We sing lots of different sorts of music, including some Christian music (especially spirituals and gospel music); in addition, we have plenty of uniquely Baha'i music by various composers, including Baha'i gospel music and several classical styles!

I hope you get to hear us someday! :)

And in the meantime, you can at least hear excerpts of many of our songs at: www.global-music.org

BTW, as to worship services, various Baha'i communities hold these as well as prayer meetings (these are separate from our Nineteen-day Feasts, and the public is warmly invited!). In addition, the Baha'i scriptures say that work--our professions--done in a spirit of service to humanity--ranks as worship of God!

Best,

Bruce
 
BruceDLimber said:
Greetings, Bandit!

Yes, I sing with both the Voices of Baha and the Baha'i Gospel touring choirs, as well as the local Baha'i chorale here in the DC area. :)

And both choirs routinely sing "Amazing Grace" as part of their repertoires!

As to the restriction on instruments at the seven (soon to be eight) Baha'i Houses of Worship, this applies only to the main temple area. In the downstairs meeting rooms, instruments are welcome.

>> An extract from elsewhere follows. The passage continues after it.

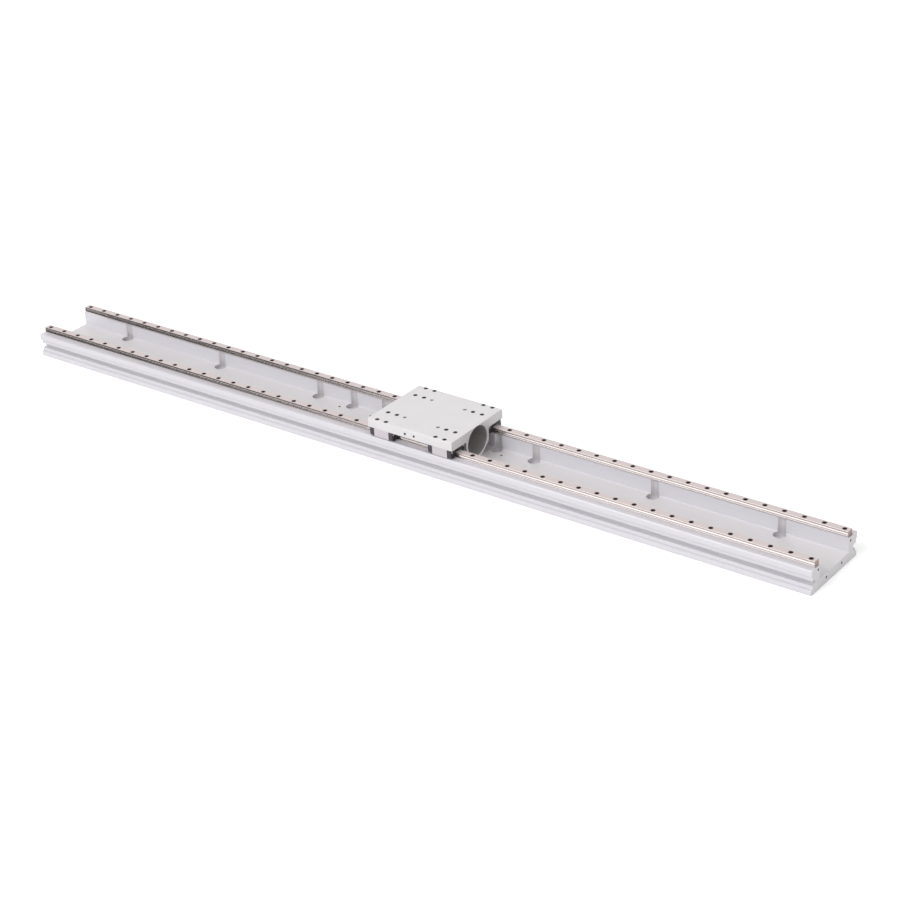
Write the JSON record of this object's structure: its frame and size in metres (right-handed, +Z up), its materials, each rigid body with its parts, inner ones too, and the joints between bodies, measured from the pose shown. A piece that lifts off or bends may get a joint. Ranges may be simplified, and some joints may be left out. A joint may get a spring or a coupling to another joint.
{
  "type": "linear slide",
  "caption": "Long linear slide: a U-shaped aluminium base with two profiled rails, and a bored carriage that runs along them on recirculating ball blocks.",
  "frame": {"origin": "middle of the base's underside", "axes": "+X along the rails, +Z up from the table that the base is bolted to"},
  "size_m": [2.8, 0.25, 0.132],
  "materials": {
    "base_aluminium": "clear anodised, fine lengthwise grain",
    "carriage_aluminium": "clear anodised, satin",
    "rail_steel": "ground",
    "block_steel": "ground",
    "ball_steel": "polished",
    "black_screw_steel": "black oxide",
    "bright_screw_steel": "zinc plated",
    "end_cap_plastic": "moulded",
    "seal_rubber": "smooth"
  },
  "bodies": {
    "base": {"base_extrusion": "base_aluminium", "rail_front": "rail_steel", "rail_rear": "rail_steel", "rail_screws_front": "black_screw_steel", "rail_screws_rear": "black_screw_steel"},
    "carriage": {"carriage_plate": "carriage_aluminium", "block_body_front_left": "block_steel", "block_body_front_right": "block_steel", "block_body_rear_left": "block_steel", "block_body_rear_right": "block_steel", "ball_rows_front_left": "ball_steel", "ball_rows_front_right": "ball_steel", "ball_rows_rear_left": "ball_steel", "ball_rows_rear_right": "ball_steel", "bottom_seals_front_left": "seal_rubber", "bottom_seals_front_right": "seal_rubber", "bottom_seals_rear_left": "seal_rubber", "bottom_seals_rear_right": "seal_rubber", "block_screws_front_left": "black_screw_steel", "block_screws_front_right": "black_screw_steel", "block_screws_rear_left": "black_screw_steel", "block_screws_rear_right": "black_screw_steel", "seal_screws_front_left": "bright_screw_steel", "seal_screws_front_right": "bright_screw_steel", "seal_screws_rear_left": "bright_screw_steel", "seal_screws_rear_right": "bright_screw_steel", "end_cap_front_left_left_end": "end_cap_plastic", "end_cap_front_left_right_end": "end_cap_plastic", "end_cap_front_right_left_end": "end_cap_plastic", "end_cap_front_right_right_end": "end_cap_plastic", "end_cap_rear_left_left_end": "end_cap_plastic", "end_cap_rear_left_right_end": "end_cap_plastic", "end_cap_rear_right_left_end": "end_cap_plastic", "end_cap_rear_right_right_end": "end_cap_plastic", "end_seal_front_left_left_end": "seal_rubber", "end_seal_front_left_right_end": "seal_rubber", "end_seal_front_right_left_end": "seal_rubber", "end_seal_front_right_right_end": "seal_rubber", "end_seal_rear_left_left_end": "seal_rubber", "end_seal_rear_left_right_end": "seal_rubber", "end_seal_rear_right_left_end": "seal_rubber", "end_seal_rear_right_right_end": "seal_rubber"}
  },
  "joints": [
    {"name": "carriage_slide", "type": "slide", "parent": "base", "child": "carriage", "axis": [1, 0, 0], "range_m": [-1.3463, 1.1443]}
  ]
}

We sing lots of different sorts of music, including some Christian music (especially spirituals and gospel music); in addition, we have plenty of uniquely Baha'i music by various composers, including Baha'i gospel music and several classical styles!

I hope you get to hear us someday! :)

And in the meantime, you can at least hear excerpts of many of our songs at: www.global-music.org

BTW, as to worship services, various Baha'i communities hold these as well as prayer meetings (these are separate from our Nineteen-day Feasts, and the public is warmly invited!). In addition, the Baha'i scriptures say that work--our professions--done in a spirit of service to humanity--ranks as worship of God!

Best,

Bruce

Hi Bruce:)
thanks for the reply. i would enjoy the classical styles & gospel/spiritual that is for sure.
i will have a listen to the excerpts also.

the extra prayer meetings are a plus IMO.